Serra pondera, contudo, que há uma campanha de boicote a produtos brasileiros, e que isso é “evidentemente ruim” para o comércio bilateral. “Não sei se a população vai acompanhar esse boicote, não sei até onde essa campanha vai, mas se houver adesão grande nossas negociações serão afetadas”, lamentou.
Ainda sobre o acordo UE-Mercosul, o embaixador ressalta que Macron enfrenta oposição de dois lados dentro da França, de ruralistas à direita e de ambientalistas à esquerda. O segundo grupo critica a forma como a produção é executada no Brasil; já o primeiro teme a concorrência do agronegócio brasileiro em solo francês.

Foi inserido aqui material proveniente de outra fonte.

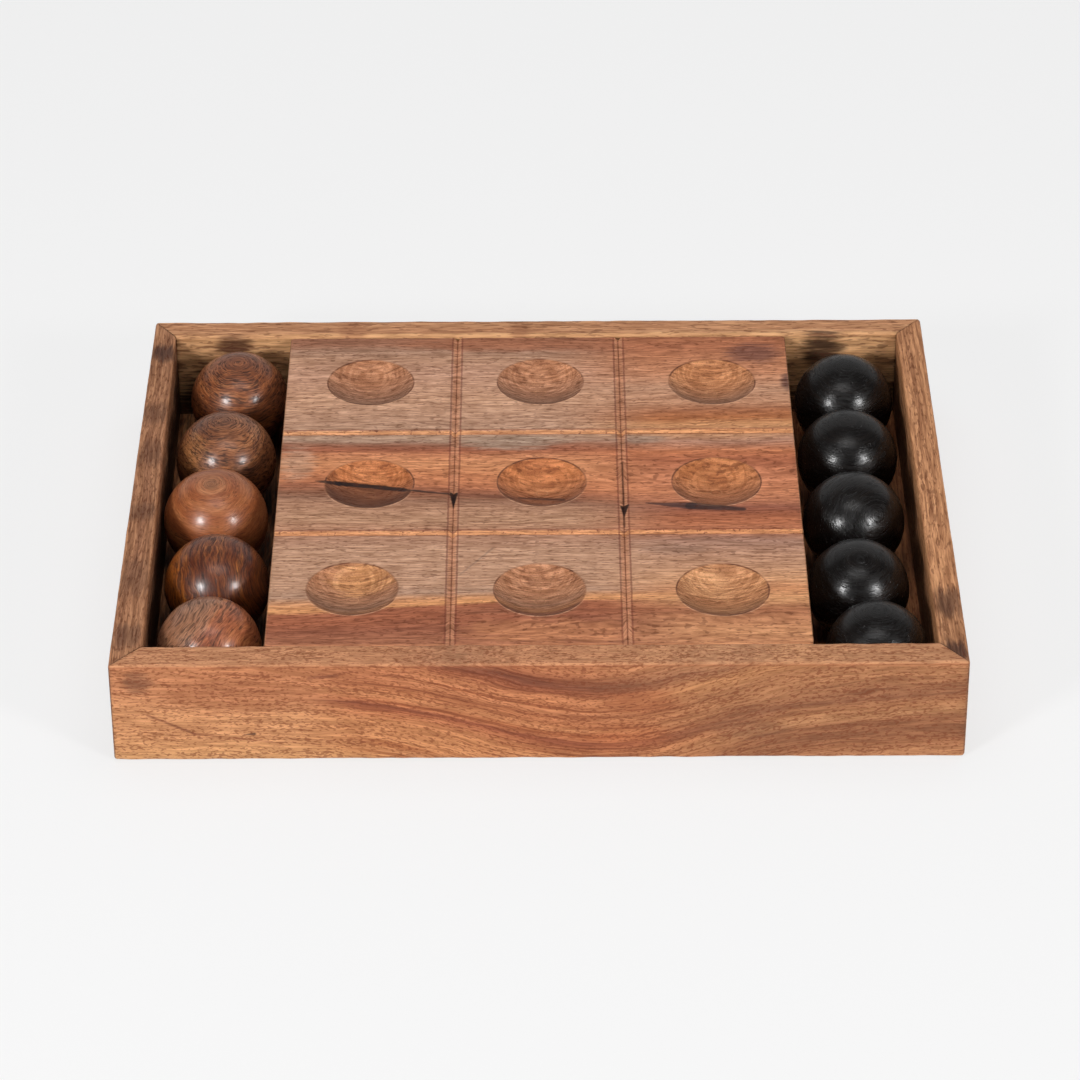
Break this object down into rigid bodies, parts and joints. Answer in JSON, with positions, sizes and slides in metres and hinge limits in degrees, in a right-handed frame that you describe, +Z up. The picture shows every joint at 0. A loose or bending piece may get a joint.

Serra também lamentou a ausência de montantes muito mais expressivos, prometidos em outros acordos, para a questão da preservação ambiental no Brasil: “há muito mais verba retida nos diversos mecanismos da ONU do que esses US$ 20 milhões. Os países signatários que se comprometeram a doar não estão cumprindo. Nós nos comprometemos a não desmatar, e eles se comprometeram a nos dar fundos”, ponderou.
O diplomata também comentou a indicação de Eduardo Bolsonaro para a embaixada em Washington, nos Estados Unidos, que classificou como “uma ótima escolha do presidente”. Conforme o embaixador, que acumula 47 anos e meio de carreira diplomática, o filho do presidente “é uma pessoa que reúne todos os requisitos constitucionais” para o cargo e que “tem todas as credencias e fará um trabalho que surpreenderá muitos céticos por aí” no comando da representação brasileira na Capital norte-americana.
“Eu acho que o Brasil continua cercado de grandes amigos”, finalizou. Por fim, o embaixador disse ter total respaldo do presidente Bolsonaro e que o chanceler Ernesto Araújo, a quem chamou de “meu chefe”, lhe transmitiu os parabéns do chefe da nação pelo trabalho que exerce na França.
Dados do Inpe
Conforme dados do Instituto Nacional de Pesquisas Espaciais (INPE), desde o começo do século, o pior resultado para queimadas se registrou em 2004, quando 275.645 focos de incêndio foram contabilizados na Amazônia Legal. Os anos ainda citados por Serra, 2003 e 2005, tiveram respectivamente 222.270 e 263.994 focos de incêndio, também entre os piores resultados do século junto com 2007 (263.395 focos) e 2010 (215.775 focos). Até agora, 2019 registra 59.413 incidências de fogo na Amazônia.
O pior resultado por mês desde 2000 foi apontado em setembro de 2007 (101.817 focos) e o melhor foi em janeiro de 2000, com apenas 133 ocorrências.
Quem é o embaixador?
Luís Fernando Serra foi embaixador do Brasil na Coreia do Sul, de 2016 até meados de 2018. Durante o governo de transição, Serra chegou a ser cotado para chefiar o Itamaraty. Anteriormente, foi embaixador do Brasil em Cingapura (2011-2016) e em Gana (2006-2011). Já passou por 11 embaixadas em 4 continentes.